Election night. Three days after Halloween. A waning moon. Ominous. Tuesday November 3. Will it be a night like no other? Time will tell. No matter what happens, the Vinyl Vault has the perfect soundtrack: “Three Day Moon,” a 1979 ECM album by American bassist Barre Phillips.

Phillips is joined on the album by Terje Rypdal on guitar, guitar synth and organ, Dieter Feichtner on synthesizer and Trilock Gurtu on tabla and percussion. The album was recorded in Oslo, Norway and exudes that classic, dreamy, ethereal ECM sound of the 70s.

The album has been described as “grandiose, cinematic and meticulously constructed.” Some selections can be hypnotic, trance-inducing, vaguely threatening like a far-off thunderstorm headed your way. Other selections introduce a bit of swing but still maintain an air of mystery.

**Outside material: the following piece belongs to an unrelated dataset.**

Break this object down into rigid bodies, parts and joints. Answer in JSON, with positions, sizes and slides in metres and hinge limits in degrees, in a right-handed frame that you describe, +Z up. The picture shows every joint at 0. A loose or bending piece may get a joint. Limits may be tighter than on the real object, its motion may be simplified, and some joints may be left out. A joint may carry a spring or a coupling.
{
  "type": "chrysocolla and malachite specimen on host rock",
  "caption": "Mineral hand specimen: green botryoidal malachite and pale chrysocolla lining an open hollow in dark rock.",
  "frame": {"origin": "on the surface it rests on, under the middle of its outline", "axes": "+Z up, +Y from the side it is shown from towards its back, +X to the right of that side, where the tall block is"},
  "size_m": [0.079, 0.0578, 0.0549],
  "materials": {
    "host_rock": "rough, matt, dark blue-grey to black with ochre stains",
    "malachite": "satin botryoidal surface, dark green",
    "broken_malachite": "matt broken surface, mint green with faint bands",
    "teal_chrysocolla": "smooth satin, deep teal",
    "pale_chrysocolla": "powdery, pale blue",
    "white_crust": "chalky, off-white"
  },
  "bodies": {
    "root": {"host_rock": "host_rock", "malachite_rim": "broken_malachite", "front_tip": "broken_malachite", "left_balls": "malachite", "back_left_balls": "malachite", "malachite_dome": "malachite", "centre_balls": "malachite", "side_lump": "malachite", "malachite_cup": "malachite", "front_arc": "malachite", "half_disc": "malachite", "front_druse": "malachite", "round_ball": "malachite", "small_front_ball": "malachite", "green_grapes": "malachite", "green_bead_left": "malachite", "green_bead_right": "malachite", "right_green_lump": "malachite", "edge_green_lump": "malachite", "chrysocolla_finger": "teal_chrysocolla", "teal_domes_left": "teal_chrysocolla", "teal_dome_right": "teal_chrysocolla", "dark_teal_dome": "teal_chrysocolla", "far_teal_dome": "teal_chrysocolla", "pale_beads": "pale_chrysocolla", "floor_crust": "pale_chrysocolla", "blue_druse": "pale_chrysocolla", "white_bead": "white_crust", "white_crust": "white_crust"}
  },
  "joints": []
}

Barre, certainly an underrated talent, has a sensuous, intimate relationship with his bass and that feeling underpins the entire album. Rypdal’s guitar floats above the dreamscape like a silk scarf caught by a swirling breeze among skyscrapers. Feichtner’s synth washes lurk forebodingly in the background while Gurtu’s tablas, usually in conjunction with Phillips’ bass, establish an anchor, sometimes a lifeline to semi-normal consciousness.

So check it out: the cure for the Halloween hangover, the antidote for election hysteria, “Three Day Moon,” three days after the Halloween full moon. You’ll find it on the Vinyl Vault, Tuesday, November 3 at 8:30 pm on KUVO JAZZ.